The cardinals will meet from 9:30 to 12:30 on the morning of March 4 in the Synod of Bishops hall on the second floor of the Paul VI audience hall. They will convene again from 5:00 to 7:00 p.m. in the same place.
Prior to entering into the Conclave where they vote for the next Pope, the cardinals of the Church will gather for a series of meetings to take care of business and to discuss who they think will be a good candidate to succeed Pope Benedict.
The cardinals could announce when the conclave will begin after their first meeting, but there is no guarantee of the timing.
Rome, Italy, Mar 1, 2013 (CNA/EWTN News) -
Countering much speculation that next Pope will be chosen based on geographic concerns, three American cardinals say the best candidate to succeed Benedict XVI is a man of holiness who can communicate the Gospel.

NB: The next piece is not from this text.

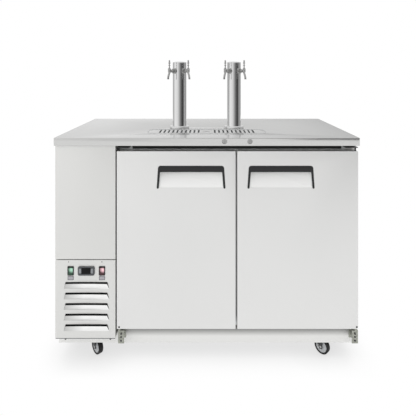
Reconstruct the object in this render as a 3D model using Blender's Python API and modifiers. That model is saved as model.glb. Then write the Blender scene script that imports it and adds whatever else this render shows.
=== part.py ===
"""Two-door direct-draw beer cooler with two draft towers, as separate named pieces.

Metres, +Z up. X runs to the right, Y to the back, and the floor is Z = 0.
The origin is on the floor, under the centre of the countertop.
"""

import math

import bmesh
import bpy
from mathutils import Matrix, Vector

# Whole body
COUNTER_WIDTH = 1.468
COUNTER_DEPTH = 0.714
COUNTER_THICK = 0.038
BODY_HEIGHT = 1.021  # skirt's lower edge to the counter's top
FLOOR_GAP = 0.079  # floor to the skirt's lower edge
SIDE_OVERHANG = 0.004  # counter past the body at each side
BACK_INSET = 0.010  # counter's back edge past the cabinet's back
SEAT_GAP = 0.0003  # between pieces that rest on each other
OVERRUN = 0.005  # how far a cutter runs past what it cuts
SHEET = 0.0015  # sheet steel

# Doors
DOOR_RISE = 0.098  # skirt's lower edge to the doors
DOOR_TOP_GAP = 0.028  # under the counter
DOOR_SETBACK = 0.011  # behind the counter's front edge
DOOR_THICK = 0.045
MEETING_OFFSET = 0.005  # doors' meeting line, left of the middle of both
DOOR_MEETING_GAP = 0.008
BAY_GAP = 0.006  # between the left panels and the left door
DOOR_EDGE_ROUND = 0.002
BAY_WIDTH = 0.293  # compressor bay, body's side to the middle of its gap
GASKET_DEPTH = 0.008
GASKET_WIDTH = 0.018
GASKET_INSET = 0.013  # inside the door's edge
CORE_GROOVE = 0.003  # channel in the door's back that takes the gasket

# Door handles
HANDLE_LENGTH_LEFT = 0.331
HANDLE_LENGTH_RIGHT = 0.323
HANDLE_HEIGHT = 0.110
HANDLE_TOP_DROP = 0.070  # from the door's top edge
HANDLE_TO_MEETING = 0.053  # from the meeting gap's middle
HANDLE_BAR = 0.030
HANDLE_LEG = 0.010
HANDLE_SPLAY = 0.006
HANDLE_CORNER = 0.014
HANDLE_PROUD = 0.0025
HANDLE_LIP = 0.004
SCOOP_DEPTH = 0.030

# Hinges
HINGE_IN_X = 0.011  # pin axis from the door's outer edge
HINGE_IN_Y = 0.010  # pin axis behind the door's front
PIN_RADIUS = 0.004
PIN_CLEAR = 0.0006
PIN_REACH = 0.014  # how far the pin stands into the door
BRACKET_WIDTH = 0.029
BRACKET_HEIGHT = 0.062
BRACKET_DROP = 0.009  # bracket's top below the door
BRACKET_PLATE = 0.003
BRACKET_HOLE_RADIUS = 0.0042
BRACKET_HOLE_PITCH = 0.020
BRACKET_HOLE_COUNT = 3
TOP_BRACKET_WIDTH = 0.060
TOP_BRACKET_DROP = 0.012

# Insulated keg compartment
WALL = 0.045
BACK_WALL = 0.045
OPENING_INSET = 0.036  # door edge to the opening, top and bottom and at the mullion
MULLION_DEPTH = 0.040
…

“Our people back home and throughout the world are all praying for this event, that we will be guided to be able to choose the very best person to lead the Church,” Cardinal Sean O’Malley of Boston said.

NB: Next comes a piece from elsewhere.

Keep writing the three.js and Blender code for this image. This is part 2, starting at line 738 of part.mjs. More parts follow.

Cardinal Francis George of Chicago has said that he and his fellow cardinals aim to choose the man who is “best suited” for the papacy and not base their decision on a candidate’s age or national origin.

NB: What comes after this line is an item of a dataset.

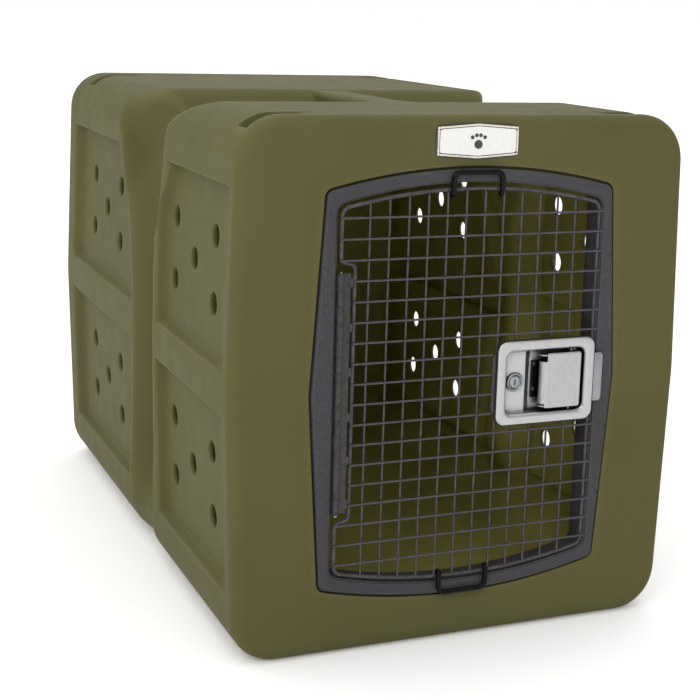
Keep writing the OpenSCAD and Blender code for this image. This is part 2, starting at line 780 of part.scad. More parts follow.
module latch_bolt() {
    color(stainless)
        translate([latch_x, y0, mid_z])
            difference() {
                translate([0, 0, -bolt_half_h])
                    linear_extrude(2 * bolt_half_h)
                        polygon([[bolt_tail, bolt_y[0]], [bolt_nose, bolt_y[0]],
                                 [bolt_nose - bolt_bevel, bolt_y[1]], [bolt_tail, bolt_y[1]]]);
                translate([bolt_slot[0], bolt_y[0] - 1, -arm_slot_half + 1])
                    cube([bolt_slot[1] - bolt_slot[0], bolt_y[1] - bolt_y[0] + 2, 2 * arm_slot_half - 2]);
            }
}

paddle_left = -8.1;
paddle_right = 51.6;
paddle_half_h = 36.2;
paddle_y = [-11, -9.2];
hub_r = 4.5;
hub_half = 5;
arm_half_w = 3;
arm_tip_y = 15;
notch_w = 9.5;
module paddle() {
    color(stainless)
        translate([latch_x, y0, mid_z])
            difference() {
                union() {
                    // Face
                    translate([paddle_left, paddle_y[0], -paddle_half_h])
                        cube([paddle_right - paddle_left, paddle_y[1] - paddle_y[0], 2 * paddle_half_h]);
                    // Lip bent back along the finger edge
                    translate([paddle_left, paddle_y[0], -paddle_half_h])
                        cube([1.8, 6, 2 * paddle_half_h]);
                    // Ears
                    for (s = [-1, 1])
                        translate([paddle_left + notch_w + 4, paddle_y[0], s > 0 ? paddle_half_h - 1.8 : -paddle_half_h])
                            cube([paddle_pin_x + 6 - paddle_left - notch_w - 4, 10.5, 1.8]);
                    // Hub, web and driving arm
                    translate([paddle_pin_x, paddle_pin_y, -hub_half]) cylinder(h = 2 * hub_half, r = hub_r);
                    translate([paddle_pin_x - hub_r, paddle_y[0], -hub_half])
                        cube([2 * hub_r, paddle_pin_y - paddle_y[0], 2 * hub_half]);
                    translate([paddle_pin_x - arm_half_w, paddle_pin_y, -hub_half])
                        cube([2 * arm_half_w, arm_tip_y - paddle_pin_y, 2 * hub_half]);
                }
                // Corner notches beside the lip
                translate([paddle_left - 1, paddle_y[0] - 1, paddle_half_h - 12.5])
                    cube([notch_w + 1, 9, 20]);
                translate([paddle_left - 1, paddle_y[0] - 1, -paddle_half_h - 14])
                    cube([notch_w - 2, 9, 19]);
                translate([paddle_pin_x, paddle_pin_y, -paddle_half_h - 1])
                    cylinder(h = 2 * paddle_half_h + 2, r = paddle_pin_r + 0.06);
            }
}

module paddle_pin() {
    color(dull_steel)
        translate([latch_x + paddle_pin_x, y0 + paddle_pin_y, mid_z - pan_half_h - pan_t])
            cylinder(h = 2 * (pan_half_h + pan_t), r = paddle_pin_r);
}

// Return spring: a coil round the pin, with one leg on the tray and one on the paddle.
coil_r = 3.2;
coil_wire_r = 0.6;
coil_turns = 6;
coil_pitch = 1.8;
coil_from = 9;
coil_steps = 12;
coil_sides = 6;
module paddle_spring() {
    n = coil_turns * coil_steps;
    pts = [for (i = [0:n]) for (j = [0:coil_sides - 1])
        let (a = 360 * i / coil_steps, b = 360 * j / coil_sides, r = coil_r + coil_wire_r * cos(b))
        [r * cos(a), r * sin(a), coil_from + coil_pitch * i / coil_steps + coil_wire_r * sin(b)]];
    skin = [for (i = [0:n - 1]) for (j = [0:coil_sides - 1]) let (k = (j + 1) % coil_sides)
        each [[i * coil_sides + j, (i + 1) * coil_sides + j, (i + 1) * coil_sides + k],
              [i * coil_sides + j, (i + 1) * coil_sides + k, i * coil_sides + k]]];
    color(dull_steel)
        translate([latch_x + paddle_pin_x, y0 + paddle_pin_y, mid_z])
            polyhedron(pts, concat(skin, [[for (j = [0:coil_sides - 1]) j],
                [for (j = [coil_sides - 1:-1:0]) n * coil_sides + j]]));
}

bezel_r = 11.6;
plug_r = 6.3;
plug_fit = 0.05;
lock_front = land_y - 1.8;
barrel_back = 18;
module lock_cylinder() {
    color(stainless)
        difference() {
            union() {
                at_depth([latch_x + lock_x, 0], lock_front) cylinder(h = land_y - lock_front, r1 = bezel_r - 0.8, r2 = bezel_r);
                at_depth([latch_x + lock_x, 0], land_y) cylinder(h = barrel_back - land_y, r = barrel_r);
            }
            at_depth([latch_x + lock_x, 0], lock_front - 1) cylinder(h = barrel_back + 10, r = plug_r + plug_fit);
        }
}

module lock_nut() {
    color(dull_steel)
        at_depth([latch_x + lock_x, 0], land_y + pan_t) difference() {
            cylinder(h = 3, r = 10.2);
            translate([0, 0, -1]) cylinder(h = 5, r = barrel_r + 0.1);
        }
}

cam_half_w = 5;
module lock_plug() {
    color(dull_steel)
        difference() {
            at_depth([latch_x + lock_x, 0], lock_front + 0.4) cylinder(h = barrel_back + 3 - lock_front, r = plug_r);
            // Keyway
            slab(lock_front, 12) translate([latch_x + lock_x, -0.6]) square([1.8, 7.6], center = true);
        }
}

cam_y = barrel_back + 3.4;
module lock_cam() {
    color(dull_steel)
        slab(cam_y, cam_y + 2) translate([latch_x + lock_x, 0]) {
            circle(r = plug_r);
            translate([-cam_half_w, 0]) square([2 * cam_half_w, 14]);
        }
}

shell();
carry_bridge();
door_frame();
frame_retainer();
frame_screws();
badge_plate();
badge_face();
badge_emblem();
strike_plate();
hinge_frame_leaf();
hinge_pin();
hinge_rivets();
hinge_door_leaf();
hinge_welds();
door_rim();
wires_vertical();
wires_horizontal();
stop_loop_top();
stop_loop_bottom();
latch_bracket();
latch_gasket();
latch_tray();
latch_studs();
latch_nuts();
stop_plate();
well_plate();
well_rivets();
bolt_housing();
latch_bolt();
paddle();
paddle_pin();
paddle_spring();
lock_cylinder();
lock_nut();
lock_plug();
lock_cam();
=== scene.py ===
"""Looks of the pet transport carrier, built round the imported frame.

Lengths are in millimetres in the part's own layout: x to the right, y back from the shell's
front face, z up from the shell's mid height. place() turns them into the frame's metres.
The floor, the lights and the camera are in the frame's metres from the start.
"""
import json
import math

import bmesh
import bpy
import numpy as np
from mathutils import Matrix, Vector

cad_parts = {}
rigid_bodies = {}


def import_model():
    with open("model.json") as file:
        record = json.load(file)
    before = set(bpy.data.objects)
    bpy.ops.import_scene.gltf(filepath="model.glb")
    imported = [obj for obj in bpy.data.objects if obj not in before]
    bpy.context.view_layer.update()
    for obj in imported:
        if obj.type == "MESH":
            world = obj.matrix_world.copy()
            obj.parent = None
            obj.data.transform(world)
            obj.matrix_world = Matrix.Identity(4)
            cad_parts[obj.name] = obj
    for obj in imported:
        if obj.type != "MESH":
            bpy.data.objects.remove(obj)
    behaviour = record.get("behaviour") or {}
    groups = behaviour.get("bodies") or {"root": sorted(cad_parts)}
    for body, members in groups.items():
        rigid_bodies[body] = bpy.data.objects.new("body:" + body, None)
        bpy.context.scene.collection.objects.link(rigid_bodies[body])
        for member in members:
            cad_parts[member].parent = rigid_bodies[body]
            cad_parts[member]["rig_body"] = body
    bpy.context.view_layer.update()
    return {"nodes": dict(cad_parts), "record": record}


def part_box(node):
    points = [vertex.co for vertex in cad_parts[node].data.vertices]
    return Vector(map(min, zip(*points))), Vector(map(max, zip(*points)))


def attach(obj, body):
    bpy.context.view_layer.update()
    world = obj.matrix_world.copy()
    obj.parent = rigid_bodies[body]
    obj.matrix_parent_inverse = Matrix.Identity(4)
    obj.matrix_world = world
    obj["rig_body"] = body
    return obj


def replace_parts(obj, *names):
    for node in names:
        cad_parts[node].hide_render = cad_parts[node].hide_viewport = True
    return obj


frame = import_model()
MM = 0.001

# ------------------------------------------------------------------ sizes from the frame

shell_low, shell_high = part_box("shell")
FRONT_Y = shell_low.y
MID_Z = (shell_low.z + shell_high.z) / 2
HALF_W = (shell_high.x - shell_low.x) / 2 / MM
HALF_H = (shell_high.z - shell_low.z) / 2 / MM
LENGTH = (shell_high.y - shell_low.y) / MM
latch_low, latch_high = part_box("latch_tray")
LATCH_X = (latch_low.x + latch_high.x) / 2 / MM


def place(points):
    """Layout millimetres to frame metres."""
    p = np.asarray(points, float).reshape(-1, 3) * MM
    return p + np.array([0.0, FRONT_Y, MID_Z])


def smooth(t):
    t = np.clip(t, 0.0, 1.0)
    return t * t * (3 - 2 * t)


def add_mesh(name, points, faces, body, material, slot, sharp=None, kinds=None):
    """A piece from layout points and faces, with outward normals and smooth shading.

    kinds is each face's place in the list of materials, where there are several."""
    mesh = bpy.data.meshes.new(name)
    mesh.from_pydata(place(points).tolist(), [], faces)
    if kinds:
        mesh.polygons.foreach_set("material_index", kinds)
    bm = bmesh.new()
    bm.from_mesh(mesh)
    bmesh.ops.remove_doubles(bm, verts=bm.verts, dist=1e-6)
    bmesh.ops.recalc_face_normals(bm, faces=bm.faces)
    bm.to_mesh(mesh)
    bm.free()
    mesh.shade_smooth()
    if sharp:
        mesh.set_sharp_from_angle(angle=math.radians(sharp))
    piece = bpy.data.objects.new(name, mesh)
    bpy.context.scene.collection.objects.link(piece)
    mesh.materials.append(material)
    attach(piece, body)
    return piece


# ------------------------------------------------------------------ materials


class Shader:
    """A short way to write a node material."""

    def __init__(self, name):
        self.material = bpy.data.materials.new(name)
        self.material.use_nodes = True
        self.tree = self.material.node_tree
        self.bsdf = self.tree.nodes["Principled BSDF"]
        self.coords = self.add("ShaderNodeTexCoord").outputs["Object"]

    def add(self, kind, **sockets):
        node = self.tree.nodes.new(kind)
        for key, value in sockets.items():
            node.inputs[key.replace("_", " ")].default_value = value
        return node

    def link(self, a, b):
        self.tree.links.new(a, b)

    def noise(self, scale, detail=3.0, stretch=(1, 1, 1), roughness=0.5):
        """Noise with features of about 1 / scale metres."""
        mapping = self.add("ShaderNodeMapping")
        mapping.inputs["Scale"].default_value = stretch
        self.link(self.coords, mapping.inputs["Vector"])
        node = self.add("ShaderNodeTexNoise", Scale=scale, Detail=detail, Roughness=roughness)
        self.link(mapping.outputs["Vector"], node.inputs["Vector"])
        return node.outputs["Fac"]

    def ramp(self, source, low, high, start=0.0, end=1.0):
        node = self.add("ShaderNodeMapRange")
        node.inputs["From Min"].default_value = start
        node.inputs["From Max"].default_value = end
        node.inputs["To Min"].default_value = low
        node.inputs["To Max"].default_value = high
        self.link(source, node.inputs["Value"])
        return node.outputs["Result"]

    def mix(self, factor, a, b):
        node = self.tree.nodes.new("ShaderNodeMix")
        node.data_type = "RGBA"
        self.link(factor, node.inputs["Factor"])
        for value, socket in ((a, node.inputs["A"]), (b, node.inputs["B"])):
            if isinstance(value, tuple):
                socket.default_value = value
            else:
                self.link(value, socket)
        return node.outputs["Result"]

    def bump(self, height, strength, distance):
        """Roughen the surface by a height, distance millimetres deep."""
        node = self.add("ShaderNodeBump", Strength=strength, Distance=distance * MM)
        self.link(height, node.inputs["Height"])
        self.link(node.outputs["Normal"], self.bsdf.inputs["Normal"])

    def edges(self, start=0.52, end=0.6):
        """Near 1 on outside edges."""
        pointy = self.add("ShaderNodeNewGeometry").outputs["Pointiness"]
        return self.ramp(pointy, 0.0, 1.0, start, end)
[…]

He said the cardinals’ first concern is “that the faith be strengthened and passed on” and that Catholics “be cared for” no matter where they are in the world.
Cardinal O’Malley, Cardinal George and Cardinal Daniel DiNardo of Galveston-Houston spoke about the upcoming conclave at a Feb. 28 press conference at the Pontifical North American College in Rome. The press conference came after Pope Benedict’s departure from the Vatican for Castel Gandolfo, but before his resignation took effect at 8 p.m. Rome time.
Cardinal George was in the 2005 conclave that elected Pope Benedict XVI, but the other two cardinals have never been in a papal conclave. Only 117 cardinals are eligible to vote in the 2013 conclave, and two have said they will miss the conclave due to health reasons.
Cardinal O’Malley was not sure he could identify a single “top priority” for selecting the next pontiff.
“Certainly there are some wonderful candidates there, and we all recognize their talent and their goodness and their competence,” he said.
“Certainly our people want a holy man to be the Pope. We’ve been very blessed in the last century to have extraordinarily learned and holy men as Pope. Many have been beatified or canonized.”
He said the next Pope must be “a man of deep faith” with an ability to communicate that faith.
The Boston cardinal said Catholics are “anxious to have someone who can touch the hearts, particularly of our young people.” The next Pope must carry on the “new evangelization” and inspire those who have left Catholic practice to return to their faith.
Cardinal DiNardo said Catholics want someone who can fill the role of the Apostle Peter and fulfill Jesus’ command “feed my sheep.”
A shepherd of the Church must give “good teaching” and “encouragement” while serving as “a principle of unity,” he said.
Cardinal George said he imagines each cardinal has a mental list of primary candidates and secondary candidates that shapes their “more intimate” conversations with each other.
He said their questions for each other might include what kind of person a candidate is and how he would react to a certain situation.
He said the Gospel is from God and so there will “always be those areas in which society and the Church don’t meet.”
“A good pastor will mediate those (differences) as best he can without betraying the faith or his people, in such a way that the Church remains an active agent for transformation of the world.”
Cardinal George said the cardinal electors have to be “well informed.” He is reading short clips on possible candidates and their descriptions in the Pontifical Yearbook. He is also searching out the opinions of those who know them.
Cardinal O’Malley said he is using the internet “a lot.”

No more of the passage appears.